Documents obtained under the Access to Information Act by the International Fund for Animal Welfare, long-time critics of the seal hunt, show government employees posted on website forums and small personal blogs, and also responded to Twitter messages.
A Toronto-based company called Social Media Group was hired for $75,000 to monitor online chatter about the seal hunt and help the government correct what it perceived as misinformation – suggestions that seals are an endangered species, for example, or that sealers are allowed to kill newborn white-coat pups.
When one of the authors on Vegansaurus!, a San-Francisco-based food website, called the seal hunt a genocide that threatened to decimate the herd, the government wrote back.
“Hi. My name is Martha and I'm an employee of the Government of Canada working on the seal file. While some may not agree with the harvest itself, it is worth noting that the seal population is healthy and abundant. The Northwest Atlantic harp seal population is currently estimated at 6.9 million animals – more than triple the size of the herd in the 1970s.”
Martha McLean is deputy director of e-communications in the Foreign Affairs Department. She also posted links to a government fact sheet about the seal hunt, but was met with a cool response.
“Great idea, Canada! Send an employee to try to justify seal slaughter – oh pardon me, ‘harvest' – to a bunch of vegans on a vegan website,” wrote a poster named theolivia.
When a teenage girl in West Virginia wrote on her blog, gogreenveggiegirl.blogspot.com, that baby seals are killed for their white coats, another department employee named Elisa Kaltcheva responded by pointing out that the killing of white-coat seals has been illegal since 1987.

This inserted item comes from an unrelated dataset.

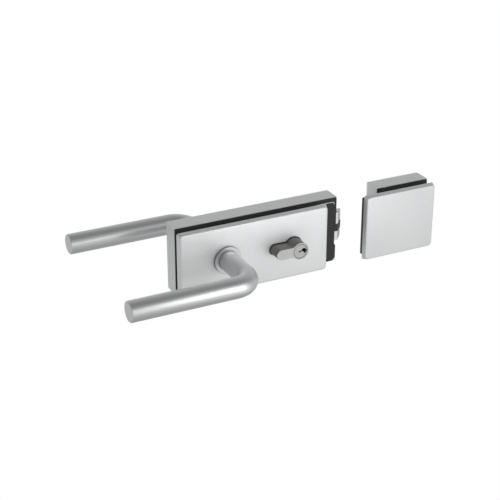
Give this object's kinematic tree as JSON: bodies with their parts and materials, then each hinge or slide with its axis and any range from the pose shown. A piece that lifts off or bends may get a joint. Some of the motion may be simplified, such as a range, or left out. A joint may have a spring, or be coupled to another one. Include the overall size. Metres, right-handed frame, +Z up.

And when a Twitter user named Bernoid alluded to a “kill quota for baby seals,” an official in the Department of Fisheries and Oceans suggested the government respond by pointing out the ban on killing white coats.
The International Fund for Animal Welfare was pleased to see that government officials have been upfront about their identities when they posted comments. But the group feels the government is in spin mode by posting links to government fact sheets instead of to independent scientific studies.
“They're not using the best available information. They're just sticking to their talking points, so I think it is just another propaganda machine,” said Sheryl Fink, director of the fund's seal-hunt campaign.
The documents obtained by the fund show that bureaucrats considered some online chatter too inflammatory to respond to. At one online news site in the United States, people for and against the hunt were in a lengthy argument over whether seals were being skinned alive. The government decided to stay out of the debate, deeming the conversation “already heated and unreceptive.”
So far, the government's movement into the world of online debate has been somewhat tentative. Representatives have been posting single replies using a form-letter style of writing – almost like a letter to the editor of a newspaper.
But because online commentary can quickly become a back-and-forth argument, the government has to consider how far down the debate path it wants to go.
“I'm interested to discover how this pilot can help us articulate this [seal hunt] issue and to suggest ways for the (government of Canada) to move toward more of a dialogue-like engagement – some time down the road,” Barry Nesbitt, another department e-communications employee, wrote in an April 1 e-mail to colleagues.
“My sense from today is that we have to find ways to identify individuals who want to discover content that exists outside their particular point of view/echo chamber of comfort. Then both parties have to determine to what extent we can have a real discussion with the hope that others will be drawn to the conversation.”